To Saturday and Beyond.
For an attack that stands to rewrite the school record book, it’s worth reinforcing just how young this group is. Not just Jalen Hurts: Against A&M, only two seniors (O.J. Howard and wide receiver/H-back Gehrig Dieter) saw significant time on offense at all, along with only three juniors — Cam Robinson and Bradley Bozeman on the line and ArDarius Stewart at receiver.
(Another senior starter up front, Alphonse Taylor, sat out for the second straight week due to a concussion; his status remains unclear.)

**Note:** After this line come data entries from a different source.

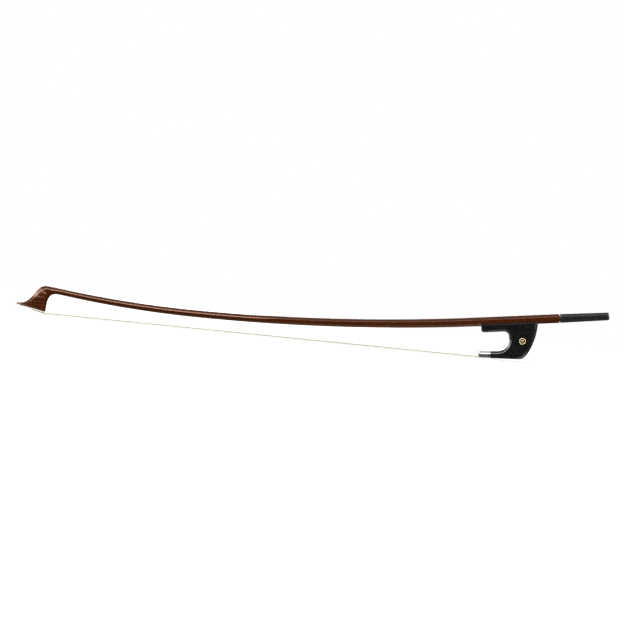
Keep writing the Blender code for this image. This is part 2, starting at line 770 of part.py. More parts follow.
def make_button(paints, screw):
    rings = [[(x, y, z) for y, z in section(flat, 1.0)] for x, flat in button_profile()]
    button = piece("button", loft(rings), paints["ebony"], screw)
    floor = NIPPLE_LENGTH + RUN_GAP
    seat = floor + COLLAR_WALL + GLUE_GAP
    start = BUTTON_FRONT - CUT_PAST
    recess = COLLAR_RADIUS + GLUE_GAP
    shank = SCREW_RADIUS + GLUE_GAP
    shank_end = BUTTON_FRONT + SHANK_IN_BUTTON + GLUE_GAP
    wide = [(start, 0.0), (start, recess), (seat, recess)]
    bore = wide + [(seat, shank), (shank_end, shank), (shank_end, 0.0)]
    half = TANG_ACROSS / 2 + GLUE_GAP
    tang = box(shank_end - CUT_PAST, shank_end + TANG_LENGTH + GLUE_GAP, half, -half, half)
    cut(button, tool("button_bore", turned(bore), screw), tool("tang_hole", tang, screw))
    rim = NIPPLE_RADIUS + RUN_GAP
    cup = [
        (BUTTON_FRONT, rim),
        (BUTTON_FRONT, COLLAR_RADIUS),
        (floor + COLLAR_WALL, COLLAR_RADIUS),
        (floor + COLLAR_WALL, BUSH_BORE),
        (floor, BUSH_BORE),
        (floor, rim),
    ]
    piece("button_collar", turned(cup), paints["silver"], screw)


# The frog: an outline whose edges are rounded by rings across the width

Edge = namedtuple("Edge", "place width depth softness inward", defaults=(None,))


def frog_outline(tongue):
    """The frog's side outline, anticlockwise from the top of the arm's tip, with its edges."""
    arm_under = -HANDLE_HALF - ARM_THICKNESS
    top = CHEEK_TOP + CUT_PAST
    small = 2 * SMALL_EDGE
    outline = [Edge(Vector((-ARM_REACH, top)), small, small, 1.0, Vector((1, 0)))]
    tip = Vector((ARM_TIP_RADIUS - ARM_REACH, arm_under + ARM_TIP_RADIUS))
    for i, place in enumerate(arc(tip, ARM_TIP_RADIUS, pi, 3 * pi / 2, CORNER_STEPS)):
        share = i / CORNER_STEPS
        outline.append(Edge(place, mix(small, ARM_EDGE, share), mix(small, SOFT_DEPTH, share), 1.0))
    outline += throat_edges(arm_under, tongue)
    front_top = tongue.outside(TONGUE_FRONT, tongue_top(TONGUE_FRONT))
    up = heading(pi / 2 - TONGUE_TILT)
    outline.append(Edge(front_top, TONGUE_EDGE, SOFT_DEPTH, 1.0, -up))
    outline.append(Edge(tongue.outside(TONGUE_FRONT, 0.0), SMALL_EDGE, SMALL_EDGE, 1.0, up))
    return outline + heel_edges(top, tongue)


def throat_edges(arm_under, tongue):
    """The edge round the throat, from the arm's underside to the top of the tongue."""
    upper = Vector((-THROAT_REACH - THROAT_TOP_RADIUS, arm_under - THROAT_TOP_RADIUS))
    slope = TONGUE_SPREAD - TONGUE_TILT
    lower_x = -THROAT_REACH - THROAT_LOW_RADIUS
    tongue_root = tongue.outside(0.0, tongue_top(0.0))
    floor = tongue_root.y + (lower_x - tongue_root.x) * tan(slope)
    lower = Vector((lower_x, floor + THROAT_LOW_RADIUS / cos(slope)))
    edges = []
    for i, place in enumerate(arc(upper, THROAT_TOP_RADIUS, pi / 2, 0.0, THROAT_STEPS)):
        edges.append(Edge(place, mix(ARM_EDGE, THROAT_EDGE, i / THROAT_STEPS), SOFT_DEPTH, 1.0))
    for i, place in enumerate(arc(lower, THROAT_LOW_RADIUS, 0.0, slope - pi / 2, THROAT_STEPS)):
        edges.append(Edge(place, mix(THROAT_EDGE, TONGUE_EDGE, i / THROAT_STEPS), SOFT_DEPTH, 1.0))
    return edges


def heel_edges(top, tongue):
    """The edge from the end of the flat base, up the heel's curve to the stick."""
    crown = Vector((HEEL_REACH, top))
    base = tongue.outside(BASE_LENGTH, 0.0)
    along = heading(-TONGUE_TILT)
    start = tongue.outside(BASE_LENGTH - HEEL_EDGE_START, 0.0)
    edges = [Edge(start, SMALL_EDGE, SMALL_EDGE, HEEL_SOFTNESS)]
    for i in range(HEEL_STEPS + 1):
        upper = crown - heading(pi / 2 - HEEL_LEAN) * HEEL_TOP_PULL
        place = bezier(base, base + along * HEEL_LOW_PULL, upper, crown, i / HEEL_STEPS)
        grown = min(HEEL_EDGE_AT_BASE + i / HEEL_STEPS, 1.0)
        inward = Vector((-1, 0)) if i == HEEL_STEPS else None
        edges.append(Edge(place, HEEL_EDGE * grown, HEEL_DEPTH * grown, HEEL_SOFTNESS, inward))
    return edges


def tongue_top(reach):
    """Height of the tongue over the frog's base at a distance behind the ferrule's front."""
    return FERRULE_HEIGHT + reach * tan(TONGUE_SPREAD)


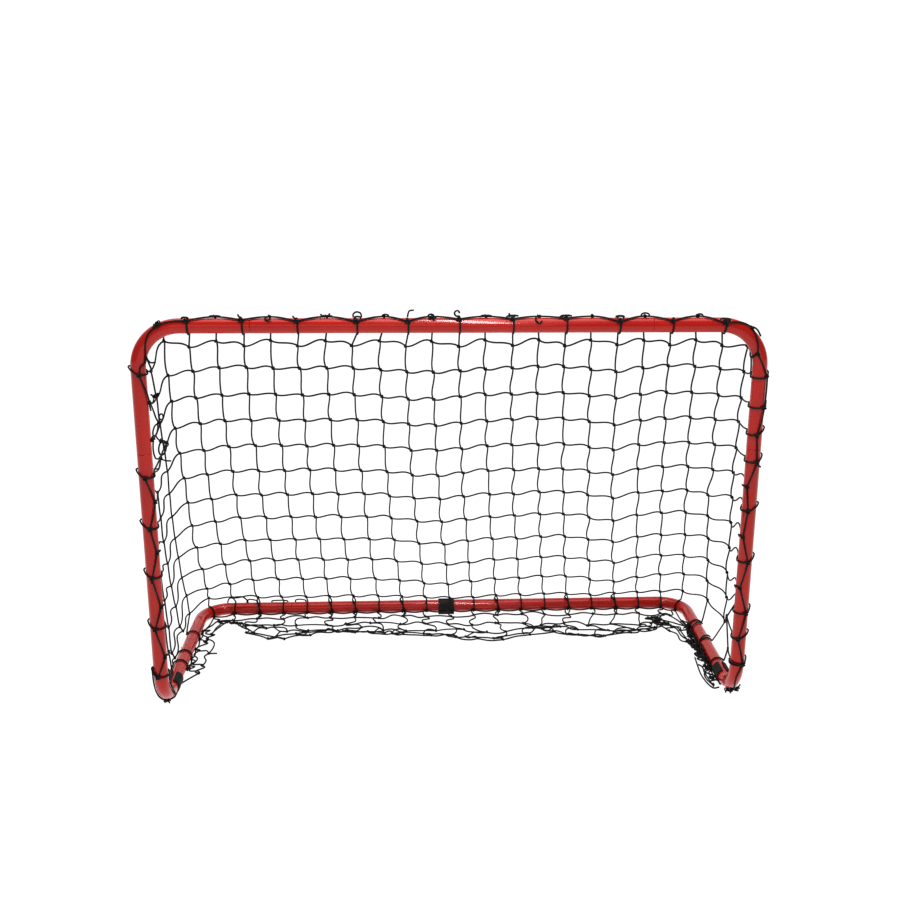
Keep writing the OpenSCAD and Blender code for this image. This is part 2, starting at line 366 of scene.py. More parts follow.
def grey(value):
    return (value,) * 3


def paint_material():
    """Glossy red powder coat: orange peel, faint colour drift and scuffs."""
    paint = Surface("red_powder_coat")
    drift = paint.noise(9.0, 3.0)
    colour = paint.ramp(drift, 0.3, 0.7, (0.50, 0.012, 0.005), (0.57, 0.017, 0.007))
    scuff = paint.noise(60.0, 8.0, 0.72)
    mix = paint.nodes.new("ShaderNodeMix")
    mix.data_type = "RGBA"
    paint.links.new(paint.ramp(scuff, 0.66, 0.74, grey(0), grey(1)), mix.inputs["Factor"])
    paint.links.new(colour, mix.inputs["A"])
    mix.inputs["B"].default_value = (0.42, 0.035, 0.025, 1)
    paint.link(mix.outputs["Result"], "Base Color")
    paint.link(paint.ramp(scuff, 0.45, 0.75, grey(0.27), grey(0.38)), "Roughness")
    paint.set(Specular_IOR_Level=0.3, Coat_Weight=0.8, Coat_Roughness=0.07)
    peel = paint.bump(paint.noise(700.0, 2.0), 0.025, 0.0004)
    paint.link(paint.bump(drift, 0.03, 0.002, peel), "Normal")
    return paint.material


def rubber_material():
    """Matt black rubber with a fine moulded grain and pale dust."""
    rubber = Surface("black_rubber")
    dust = rubber.noise(45.0, 6.0, 0.6)
    colour = rubber.ramp(dust, 0.45, 0.8, (0.010, 0.010, 0.011), (0.045, 0.043, 0.040))
    rubber.link(colour, "Base Color")
    rubber.link(rubber.ramp(dust, 0.3, 0.7, grey(0.55), grey(0.8)), "Roughness")
    rubber.link(rubber.bump(rubber.noise(900.0, 2.0), 0.35, 0.0004), "Normal")
    return rubber.material


def steel_material(name, colour, roughness):
    """Plated steel: fine brushing and a little tarnish."""
    steel = Surface(name)
    tarnish = steel.noise(160.0, 5.0)
    dull = tuple(0.75 * c for c in colour)
    steel.link(steel.ramp(tarnish, 0.4, 0.75, colour, dull), "Base Color")
    steel.link(steel.ramp(tarnish, 0.3, 0.7, grey(roughness), grey(roughness + 0.15)), "Roughness")
    steel.set(Metallic=1.0)
    steel.link(steel.bump(steel.noise(1500.0, 2.0), 0.15, 0.0002), "Normal")
    return steel.material


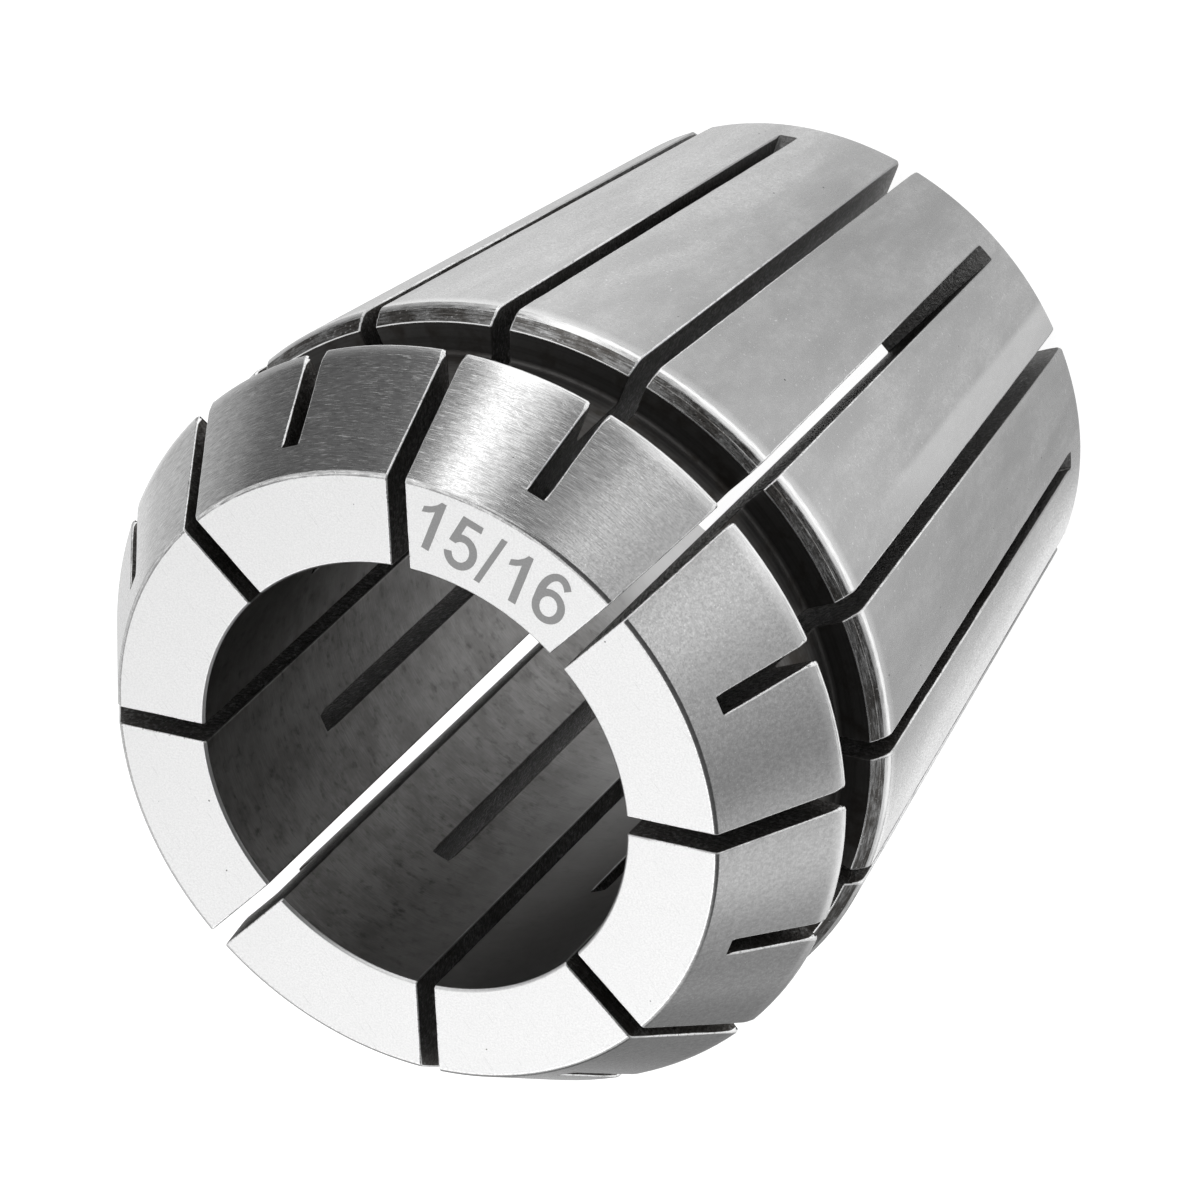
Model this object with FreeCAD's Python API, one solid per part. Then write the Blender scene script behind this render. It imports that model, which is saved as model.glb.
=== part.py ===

The rest of the lineup consisted entirely of freshmen and sophomores with at least two years of eligibility remaining beyond 2016. Hurts, Damien Harris, Bo Scarbrough, Calvin Ridley, Jonah Williams, et al, look like they’re only beginning to scratch their potential as a unit, which is a terrifying prospect for opposing defenses even if Hurts doesn’t make great strides as a passer.
More immediately, this weekend’s trip to LSU stands as the toughest test of the season on virtually every level: The Tigers are the best statistical defense Alabama has faced, as well as the most talented, and a night game in Baton Rouge will be the toughest environment Hurts has encountered. (Sorry, Ole Miss and Tennessee: Tiger Stadium is on a level of hostility all its own.)
It’s not difficult to imagine the freshman struggling in situations he hasn’t really faced so far — say, a steady diet of must-pass situations, or attempting to mount a second-half comeback. Hurts has been hit and sacked at various points, but has yet to be consistently pressured throughout any single game. Arden Key can change that.
That said, the next defense that holds the Crimson Tide in check for more than a quarter or two will be the first; eventually, Bama has opened up the floodgates in every game, and in the last three the deluge has begun before halftime. Maybe they’re due for some adversity for a change, as virtually every championship team eventually is at some point along the way. Or maybe they’re just that good.